A Well Visit Wake Up

courtesy of Google images

I recently took my 11 year old son for his yearly well visit with the pediatrician.  At the end of the appointment, and after being assured all was indeed well, the doctor handed me a nifty little printout detailing the visit.  The first page listed current height and weight, any labs and tests ordered, results from vision and hearing screening, and any follow up appointments that needed scheduling.  How nice to have all that information neatly summarized on one page for easy reference – thank you, electronic medical records.

Then I turned the page.

The next page was captioned “11-14 Year Old Adolescent Visit”.  Adolescent?  My visceral reaction to reading this was “Holy sh*tballs! For reals?  Where did that come from?” I was just getting used to the term tween.  Tween is cute.  Last week he was still 10 years old.  This week he’s 11 and suddenly the word adolescent is being bandied about?  That just has a clinical ring to it I’m not sure I’m ready for.

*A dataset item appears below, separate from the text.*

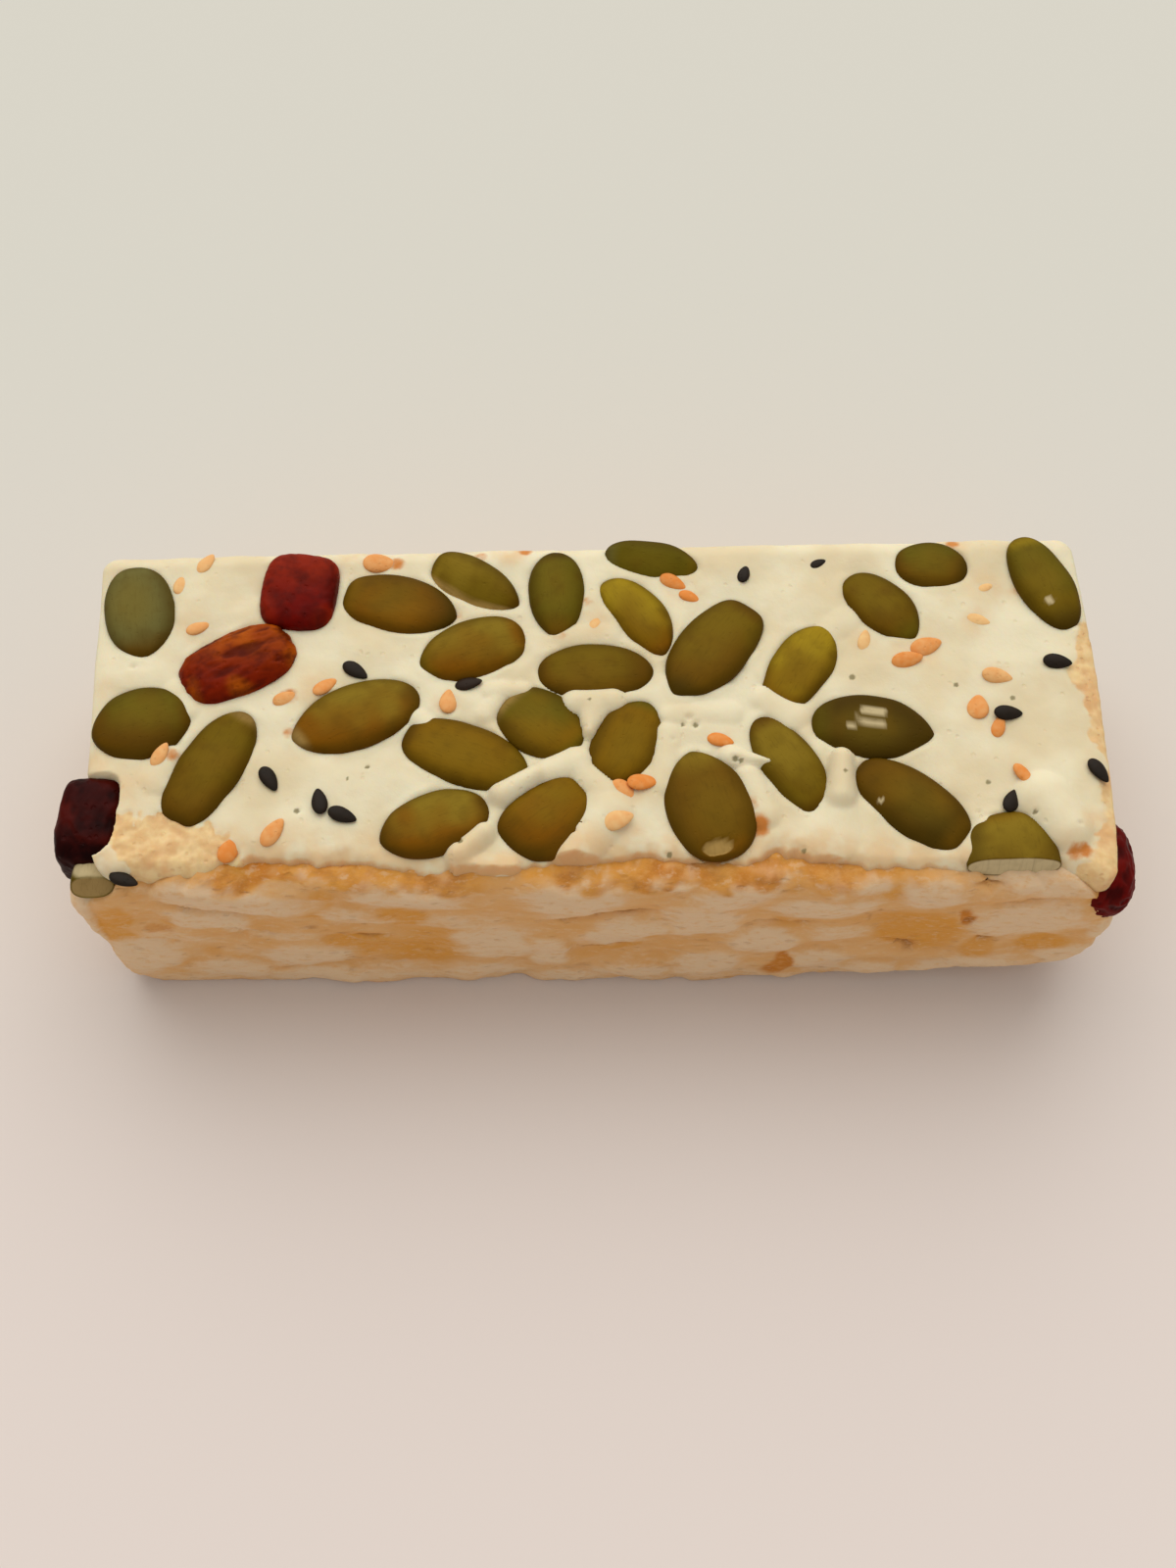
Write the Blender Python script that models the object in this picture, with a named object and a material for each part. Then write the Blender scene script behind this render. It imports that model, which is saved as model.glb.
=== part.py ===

And “11” is light years away from “14”.  In my inner panic all I could picture was a sullen, monosyllabic sleeping and eating machine who is six inches taller than me, at risk for trigger thumb from too much texting and suddenly interested in commercials for Axe deodorant.  This is a far cry from my sweet little boy who still reaches for my hand whenever we cross a busy street (if no one’s looking, of course).

I don’t know why I was so floored.  From infant to toddler to preschooler to big kid to tween (and technically I think I can still hold on to that one), my son’s new identifier as “11-14 Year Old Adolescent” is just the next step, right?  But there it was in black and white, mocking me as if to say “ready or not, here I come!”

The document went on to list information and guidelines about topics such as school performance, immunizations, testing, nutrition and oral health, physical, social and emotional development, and talking to your newly minted adolsecent about “risk behaviors” – you can just imagine what that’s about.

“Doctor,” I said, “Don’t get me wrong, I think this handout is great, but that ‘11-14 Year Old Adolescent’ thing kind of grabbed me by the throat.”  This man, who has been my son’s pediatrician for 10 years, laughed and said, “Yes, I know it’s a shock, but it’s here.”

And the hormone talk, like spring, must be in the air.  A few days later as I was looking over the curriculum topics to be covered in his class after the spring break, I noticed that “Puberty” was nestled in there between the Latin American Unit, Rocks and Minerals, and Essays and Fiction Writing.

I turned to my son and asked him if he knew what puberty was.  “I don’t know”, he shrugged “something about growing up, I guess”.

I have this tucked away. . .

Like the doctor said, it’s here.

It’s really here.

Have you had “the talk” with your kids yet?  How did you handle it?  What’s in store?  I really want to know!